El sexenio de la destrucción

    El gran enemigo del neoliberalismo resultó ser un privatizador eficaz; aniquiló la ley y hereda la autocracia.

    Termina el sexenio de la destrucción. Llegamos a las últimas horas de su sexenio con las columnas de la República en ruinas y el destino del gobierno entrante secuestrado por las obsesiones del Presidente saliente.

    Cortó las cuerdas del diálogo. El hombre que hablaba y hablaba no escuchó a nadie más que a sí mismo. Ninguna voz le mereció respeto. Se adueñó de la conversación pública y puso a todo el país a hablar en sus términos: insultar al otro, ignorar las piezas de información que contradicen el prejuicio, evadir lo esencial para masticar su carnada. Comprimió toda discusión pública en una dicotomía infantil: los patriotas contra los traidores; el pueblo contra sus enemigos. Canceló la complejidad. Nos convenció de que el país es un campo de batalla y fue capaz de reclutar a una milicia gigantesca. Al regimiento opuesto lo convirtió en nada y a todos los suyos, incluyendo a su sucesora, dio el trato más humillante. Al déspota no le basta el respaldo ciego. Lo que impuso durante su imperio fue la deshonra de cualquier impulso de autonomía: el abandono de la razón propia y del recato. Si el caudillo lo dice es la sabiduría misma, la decantación más pura de la historia, la broma más simpática que nadie jamás hubiera imaginado. Lo decía uno de sus fanáticos: si tengo en mí alguna reserva frente a algo que ha dicho el caudillo, sé bien que soy yo el que tiene un problema.

    Aniquiló la ley. No solamente violó la ley y se burló de ella cuantas veces quiso. Logró desmontar el mecanismo que permite detener el abuso y corregir la arbitrariedad. Hereda una autocracia institucionalizada. En el segundo tramo de su gobierno convirtió a los jueces en los villanos del presente. Llegó al extremo de instruir a un general para que exhibiera periódicamente, y desde el Palacio Nacional, a todos los jueces que se atrevían a contrariarlo. Eso hizo primero. Instruyó a los militares a que pusieran bajo la mira al Poder Judicial y después procedió a colocarlo frente al paredón. El 11 de septiembre se dio la orden de disparo. Se ha deshecho así, la base de autonomía y de profesionalismo de los jueces. De acuerdo al diseño presidencial, el Poder Judicial se incorporará al partido oficial como uno de sus sectores.

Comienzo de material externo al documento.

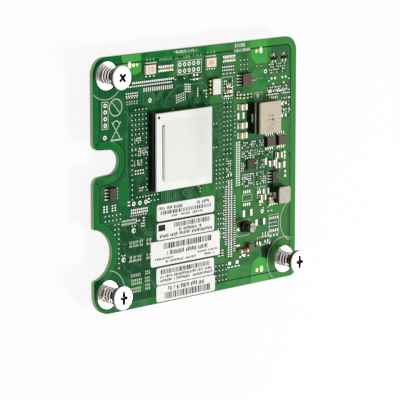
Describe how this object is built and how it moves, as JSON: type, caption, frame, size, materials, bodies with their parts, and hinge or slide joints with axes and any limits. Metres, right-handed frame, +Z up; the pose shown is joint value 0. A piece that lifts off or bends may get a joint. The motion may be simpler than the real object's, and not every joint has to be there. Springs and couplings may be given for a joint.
{
  "type": "server mezzanine adapter card",
  "caption": "Green mezzanine adapter card with a large lidded chip, power parts, white labels, an underside array connector and captive spring screws.",
  "frame": {"origin": "middle of the card's outline, level with the connector's mating face", "axes": "+X along the long edge away from the notched edge, +Y along the short edge towards the status lamps, +Z up out of the component side"},
  "size_m": [0.1142, 0.1016, 0.0178],
  "materials": {
    "board_mask": "semi-gloss green solder mask over glass epoxy",
    "plated_steel": "bright plated steel, slightly worn",
    "spring_steel": "dark drawn wire",
    "black_resin": "black moulded resin, fine grain",
    "dark_resin": "dark brown-grey moulded resin",
    "contact_metal": "thin gold plating",
    "chip_metal": "satin nickel-plated lid",
    "chip_substrate": "dark laminate",
    "solder": "tinned, satin",
    "ferrite": "dark pressed powder core",
    "ferrite_plate": "pale beige-grey coated plate",
    "ferrite_pale": "pale pinkish-grey coating",
    "can_metal": "dark sleeved can with a bare top",
    "ceramic_white": "white ceramic",
    "ceramic_dark": "dark fired ceramic",
    "amber": "amber clear resin",
    "ceramic_brown": "brown ceramic dielectric",
    "resistor_black": "dark glaze",
    "red_glass": "red-brown glass",
    "label_paper": "white coated label"
  },
  "bodies": {
    "card": {"circuit_board": "board_mask", "connector_housing": "black_resin", "connector_contacts": "contact_metal", "chip_solder_layer": "solder", "chip_substrate": "chip_substrate", "chip_frame": "black_resin", "chip_lid": "chip_metal", "large_inductor_base": "ferrite", "large_inductor_winding": "ferrite", "large_inductor_plate": "ferrite_plate", "large_inductor_terminals": "solder", "small_inductor_body": "ferrite_pale", "small_inductor_terminals": "solder", "electrolytic_base": "black_resin", "electrolytic_can": "can_metal", "oscillator_base": "ceramic_dark", "oscillator_lid": "chip_metal", "lamp_bodies": "ceramic_white", "lamp_windows": "amber", "driver_bodies": "dark_resin", "driver_leads": "solder", "memory_bodies": "dark_resin", "memory_leads": "solder", "power_transistor_bodies": "dark_resin", "power_transistor_leads": "solder", "small_transistor_bodies": "black_resin", "small_transistor_leads": "solder", "regulator_body": "black_resin", "regulator_pads": "solder", "diode_body": "red_glass", "diode_caps": "solder", "choke_body": "ferrite", "large_capacitor_bodies": "ceramic_brown", "large_capacitor_ends": "solder", "small_capacitor_bodies": "ceramic_brown", "small_capacitor_ends": "solder", "small_resistor_bodies": "resistor_black", "small_resistor_ends": "solder", "tiny_capacitor_bodies": "ceramic_brown", "tiny_capacitor_ends": "solder", "array_bodies": "resistor_black", "array_fingers": "solder", "underside_capacitor_bodies": "ceramic_brown", "underside_capacitor_ends": "solder", "label_top": "label_paper", "label_second": "label_paper", "label_wide": "label_paper", "label_fourth": "label_paper", "label_bottom": "label_paper", "ferrules": "plated_steel"},
    "plunger_top_left": {"spring_top_left": "spring_steel"},
    "screw_top_left": {"screw_top_left": "plated_steel"},
    "plunger_bottom_left": {"spring_bottom_left": "spring_steel"},
    "screw_bottom_left": {"screw_bottom_left": "plated_steel"},
    "plunger_bottom_right": {"spring_bottom_right": "spring_steel"},
    "screw_bottom_right": {"screw_bottom_right": "plated_steel"}
  },
  "joints": [
    {"name": "press_top_left", "type": "slide", "parent": "card", "child": "plunger_top_left", "axis": [0, 0, -1], "range_m": [0, 0.005], "stiffness_N_per_m": 400, "springref_m": -0.004, "deforming": ["spring_top_left"]},
    {"name": "turn_top_left", "type": "hinge", "parent": "plunger_top_left", "child": "screw_top_left", "pos_m": [-0.05025, 0.0436, 0.0081], "axis": [0, 0, 1], "continuous": true},
    {"name": "press_bottom_left", "type": "slide", "parent": "card", "child": "plunger_bottom_left", "axis": [0, 0, -1], "range_m": [0, 0.005], "stiffness_N_per_m": 400, "springref_m": -0.004, "deforming": ["spring_bottom_left"]},
    {"name": "turn_bottom_left", "type": "hinge", "parent": "plunger_bottom_left", "child": "screw_bottom_left", "pos_m": [-0.05025, -0.0429, 0.0081], "axis": [0, 0, 1], "continuous": true},
    {"name": "press_bottom_right", "type": "slide", "parent": "card", "child": "plunger_bottom_right", "axis": [0, 0, -1], "range_m": [0, 0.005], "stiffness_N_per_m": 400, "springref_m": -0.004, "deforming": ["spring_bottom_right"]},
    {"name": "turn_bottom_right", "type": "hinge", "parent": "plunger_bottom_right", "child": "screw_bottom_right", "pos_m": [0.0498, -0.0429, 0.0081], "axis": [0, 0, 1], "continuous": true}
  ]
}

    Abdicó de la responsabilidad esencial del Estado. Apostó por el outsourcing de la seguridad. Su estrategia, si es que puede dársele ese nombre a su política, se basaba en una implícita subcontratación de la banda más poderosa de una región para que impusiera paz a través de su fuerza abrumadora sobre las bandas rivales. Cuando prevalece una sola banda criminal los índices de homicidio descienden, decía el Presidente con frecuencia, como dando una recomendación práctica. Los resultados de esa apuesta son visibles. Amplísimas regiones del país viven bajo el imperio de los criminales. Como lo sufren hoy los habitantes de Culiacán, ese arreglo bárbaro puede ser todo, menos ser estable. El costo de la cesión estatal es gigantesco y revienta, tarde o temprano. El conflicto entre los “pacificadores” podrá posponerse, pero no mucho.

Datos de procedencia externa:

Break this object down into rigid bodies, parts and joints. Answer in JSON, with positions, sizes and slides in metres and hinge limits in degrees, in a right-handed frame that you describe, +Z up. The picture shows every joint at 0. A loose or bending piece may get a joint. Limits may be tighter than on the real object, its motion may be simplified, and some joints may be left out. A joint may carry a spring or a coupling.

    No solamente renunció al Estado como garante de un orden bajo la ley. También debilitó al Estado como proveedor de servicios indispensables. Si habló constantemente en favor del Estado de bienestar, actuó en su contra. El gran enemigo del neoliberalismo resultó privatizador eficaz. Entre recortes presupuestales a las instituciones públicas y transferencias directas pauperizó los servicios de salud y convirtió a la escuela en salón de adoctrinamiento. Los servicios privados se convirtieron de esa manera en la alternativa necesaria. Debe reconocerse el acierto de la política salarial y el impacto personal de los apoyos gubernamentales. No es poca cosa el sacar de la pobreza a 100,000 personas cada mes, como calculó el economista Gerardo Esquivel. Ése es, sin duda el gran éxito del sexenio. Con más efectivo en el bolsillo, es cierto, pero con las balas más cerca, la enfermedad más amenazante y las oportunidades más lejos.

    La verdadera obra de este sexenio es haber levantado un culto a la personalidad. Esa es la gran construcción del lopezobradorismo: no los monumentos tan bien vendidos y tan inservibles que fueron inaugurados en múltiples ocasiones. Su obra perdurable es un templo de devoción, reverencia e idolatría.